2015-04-21 Thread Sudhir D


On 04/20/2015 11:18 PM, Matthew Miller wrote:

Whoo, beta is (almost) out the door — time for congratulations and
thanks to all of the QA team (and hopefully a nice deep breath).

I'm looking at planning future meetings for the Fedora Council, and one
thing we'd like to have is regular status reports from various
subprojects. (This, it turns out, is even part of the _definition_ of a
Fedora subproject, although in practice I don't think it's really been
happening, if it ever did.)

The idea is to have one group report monthly, with a prepared
slideshow. It doesn't need to be long or very formal, but something
more organized than an unstructured chat.

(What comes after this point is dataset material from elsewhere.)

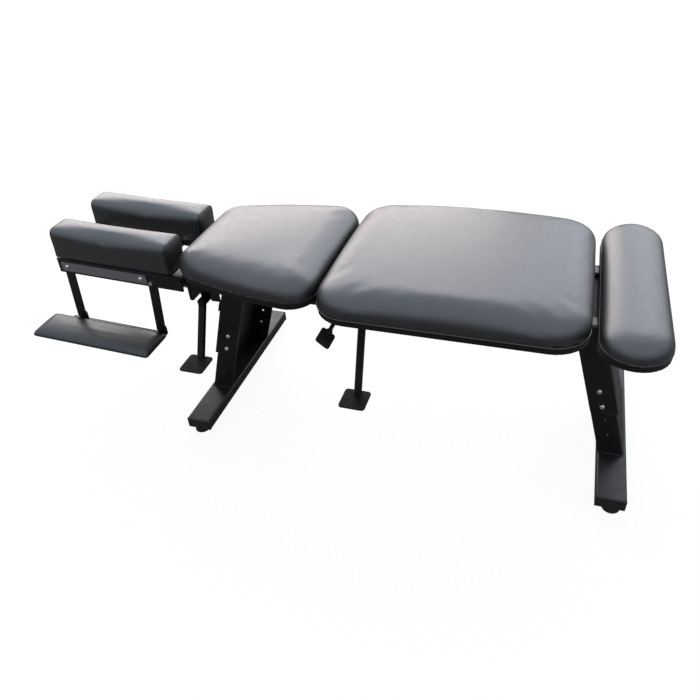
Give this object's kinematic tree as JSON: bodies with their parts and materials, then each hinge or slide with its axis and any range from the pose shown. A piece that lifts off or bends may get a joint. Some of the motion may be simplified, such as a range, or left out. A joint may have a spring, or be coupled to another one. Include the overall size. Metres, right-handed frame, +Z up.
{
  "type": "chiropractic table",
  "caption": "Chiropractic bench table with a tilting headpiece, sliding face cushions, hanging armrests, drop chest and pelvic sections, cocking pedals and a tension lever.",
  "frame": {"origin": "on the floor, under the middle of the table's length and width", "axes": "+X from the head end to the foot end, +Y to the side without pedals, +Z up"},
  "size_m": [1.799, 0.622, 0.5663],
  "materials": {
    "black_frame": "satin",
    "zinc_hardware": "satin",
    "chrome_bar": "polished",
    "side_rail_steel": "satin",
    "black_vinyl": "satin",
    "wrapped_board": "satin",
    "black_rubber": "matte",
    "black_plastic": "matte",
    "nylon": "satin"
  },
  "bodies": {
    "table_frame": {"front_foot_bar": "black_frame", "rear_foot_bar": "black_frame", "plastic_end_caps": "black_plastic", "rubber_feet": "black_rubber", "front_lower_leg": "black_frame", "rear_lower_leg": "black_frame", "front_upper_leg": "black_frame", "rear_upper_leg": "black_frame", "web_doublers": "black_frame", "leg_bolts": "zinc_hardware", "left_rail": "black_frame", "right_rail": "black_frame", "front_end_plate": "black_frame", "cross_tubes": "black_frame", "drop_hinge_shafts": "zinc_hardware", "landing_buffers": "black_rubber", "pedal_brackets": "black_frame", "pedal_pivot_pins": "zinc_hardware", "foot_board": "wrapped_board", "foot_cushion": "black_vinyl", "foot_board_spacers": "zinc_hardware", "tension_bearing_block": "black_frame", "plunger_guide": "black_frame", "tilt_pivot_bolts": "zinc_hardware"},
    "chest_section": {"chest_board": "wrapped_board", "chest_cushion": "black_vinyl", "chest_lift_bar": "black_frame"},
    "pelvic_section": {"pelvic_board": "wrapped_board", "pelvic_cushion": "black_vinyl", "pelvic_lift_bar": "black_frame", "friction_plate": "side_rail_steel"},
    "chest_pedal": {"chest_pedal_lever": "black_frame", "chest_foot_plate": "black_frame"},
    "chest_pedal_roller": {"chest_roller": "nylon"},
    "pelvic_pedal": {"pelvic_pedal_lever": "black_frame", "pelvic_foot_plate": "black_frame"},
    "pelvic_pedal_roller": {"pelvic_roller": "nylon"},
    "tension_lever": {"tension_shaft": "chrome_bar", "tension_paddle": "black_frame", "tension_cam": "zinc_hardware"},
    "plunger": {"tension_plunger": "zinc_hardware"},
    "tilt_clamp": {"tilt_clamp_lever": "black_frame"},
    "head_frame": {"head_side_plates": "black_frame", "head_cross_plates": "black_frame", "head_guide_rods": "chrome_bar", "head_side_rails": "side_rail_steel", "side_rail_screws": "zinc_hardware", "link_pivot_bolts": "zinc_hardware"},
    "left_face": {"left_face_carrier": "black_frame", "left_face_cushion": "black_vinyl"},
    "right_face": {"right_face_carrier": "black_frame", "right_face_cushion": "black_vinyl"},
    "left_outer_link_arm": {"left_outer_link": "black_frame"},
    "left_inner_link_arm": {"left_inner_link": "black_frame"},
    "left_armrest": {"left_armrest_bracket": "black_frame", "left_armrest_pad": "black_vinyl"},
    "right_outer_link_arm": {"right_outer_link": "black_frame"},
    "right_inner_link_arm": {"right_inner_link": "black_frame"},
    "right_armrest": {"right_armrest_bracket": "black_frame", "right_armrest_pad": "black_vinyl"}
  },
  "joints": [
    {"name": "chest_drop", "type": "hinge", "parent": "table_frame", "child": "chest_section", "pos_m": [0.03975, 0, 0.448], "axis": [0, 1, 0], "range_deg": [0, 2.91]},
    {"name": "pelvic_drop", "type": "hinge", "parent": "table_frame", "child": "pelvic_section", "pos_m": [0.70875, 0, 0.448], "axis": [0, 1, 0], "range_deg": [0, 2.01]},
    {"name": "chest_pedal_press", "type": "hinge", "parent": "table_frame", "child": "chest_pedal", "pos_m": [-0.33985, -0.1, 0.3745], "axis": [1, 0, 0], "range_deg": [0, 12]},
    {"name": "chest_roller_spin", "type": "hinge", "parent": "chest_pedal", "child": "chest_pedal_roller", "pos_m": [-0.33985, 0, 0.4492], "axis": [1, 0, 0], "continuous": true},
    {"name": "pelvic_pedal_press", "type": "hinge", "parent": "table_frame", "child": "pelvic_pedal", "pos_m": [0.15065, -0.1, 0.3745], "axis": [1, 0, 0], "range_deg": [0, 12]},
    {"name": "pelvic_roller_spin", "type": "hinge", "parent": "pelvic_pedal", "child": "pelvic_pedal_roller", "pos_m": [0.15065, 0, 0.4492], "axis": [1, 0, 0], "continuous": true},
    {"name": "tension_turn", "type": "hinge", "parent": "table_frame", "child": "tension_lever", "pos_m": [0.09245, -0.124, 0.406], "axis": [0, 1, 0], "range_deg": [-40, 40]},
    {"name": "plunger_slide", "type": "slide", "parent": "table_frame", "child": "plunger", "axis": [1, 0, 0], "range_m": [-0.002, 0.002]},
    {"name": "tilt_clamp_turn", "type": "hinge", "parent": "table_frame", "child": "tilt_clamp", "pos_m": [-0.39485, 0.152, 0.439], "axis": [0, 1, 0], "range_deg": [-45, 45]},
    {"name": "head_tilt", "type": "hinge", "parent": "table_frame", "child": "head_frame", "pos_m": [-0.39485, 0, 0.439], "axis": [0, 1, 0], "range_deg": [-20, 16]},
    {"name": "left_face_slide", "type": "slide", "parent": "head_frame", "child": "left_face", "axis": [0, 1, 0], "range_m": [0, 0.03]},
    {"name": "right_face_slide", "type": "slide", "parent": "head_frame", "child": "right_face", "axis": [0, -1, 0], "range_m": [0, 0.03]},
    {"name": "left_armrest_swing", "type": "hinge", "parent": "head_frame", "child": "left_outer_link_arm", "pos_m": [-0.78735, -0.1365, 0.43612], "axis": [0, 1, 0], "range_deg": [-15, 35]},
    {"name": "left_inner_link_swing", "type": "hinge", "parent": "head_frame", "child": "left_inner_link_arm", "pos_m": [-0.49563, -0.1365, 0.42338], "axis": [0, 1, 0], "range_deg": [-15, 35]},
    {"name": "left_armrest_level", "type": "hinge", "parent": "left_outer_link_arm", "child": "left_armrest", "pos_m": [-0.80514, -0.1365, 0.26102], "axis": [0, 1, 0], "range_deg": [-35, 15]},
    {"name": "right_armrest_swing", "type": "hinge", "parent": "head_frame", "child": "right_outer_link_arm", "pos_m": [-0.78735, 0.1365, 0.43612], "axis": [0, 1, 0], "range_deg": [-15, 35]},
    {"name": "right_inner_link_swing", "type": "hinge", "parent": "head_frame", "child": "right_inner_link_arm", "pos_m": [-0.49563, 0.1365, 0.42338], "axis": [0, 1, 0], "range_deg": [-15, 35]},
    {"name": "right_armrest_level", "type": "hinge", "parent": "right_outer_link_arm", "child": "right_armrest", "pos_m": [-0.80514, 0.1365, 0.26102], "axis": [0, 1, 0], "range_deg": [-35, 15]}
  ],
  "couplings": [
    {"joint": "chest_pedal_press", "follows": "chest_drop", "ratio": 4.12},
    {"joint": "pelvic_pedal_press", "follows": "pelvic_drop", "ratio": 5.97},
    {"joint": "plunger_slide", "follows": "tension_turn", "m_per_rad": 0.00285},
    {"joint": "left_inner_link_swing", "follows": "left_armrest_swing", "ratio": 1},
    {"joint": "left_armrest_level", "follows": "left_armrest_swing", "ratio": -1},
    {"joint": "right_inner_link_swing", "follows": "right_armrest_swing", "ratio": 1},
    {"joint": "right_armrest_level", "follows": "right_armrest_swing", "ratio": -1}
  ]
}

It'd cover:

   - the current state of the subproject
   - future plans
   - things the team needs from the rest of the project
 - any blockers we can help unblock
 - big resource requests?

and I'm hoping to experiment with doing these as recorded video
sessions. (See
https://lists.fedoraproject.org/pipermail/council-discuss/2015-April/013298.html)
for more background and discussion.)

Is anyone from QA interested and willing to volunteer? There's an open
slot in the plan on June 8th, which, fingers crossed and knock on wood
and all of the superstitions, will be after the F22 release.



This is great initiative. Adam has this line item in QA meeting and we 
should have a name to represent soon.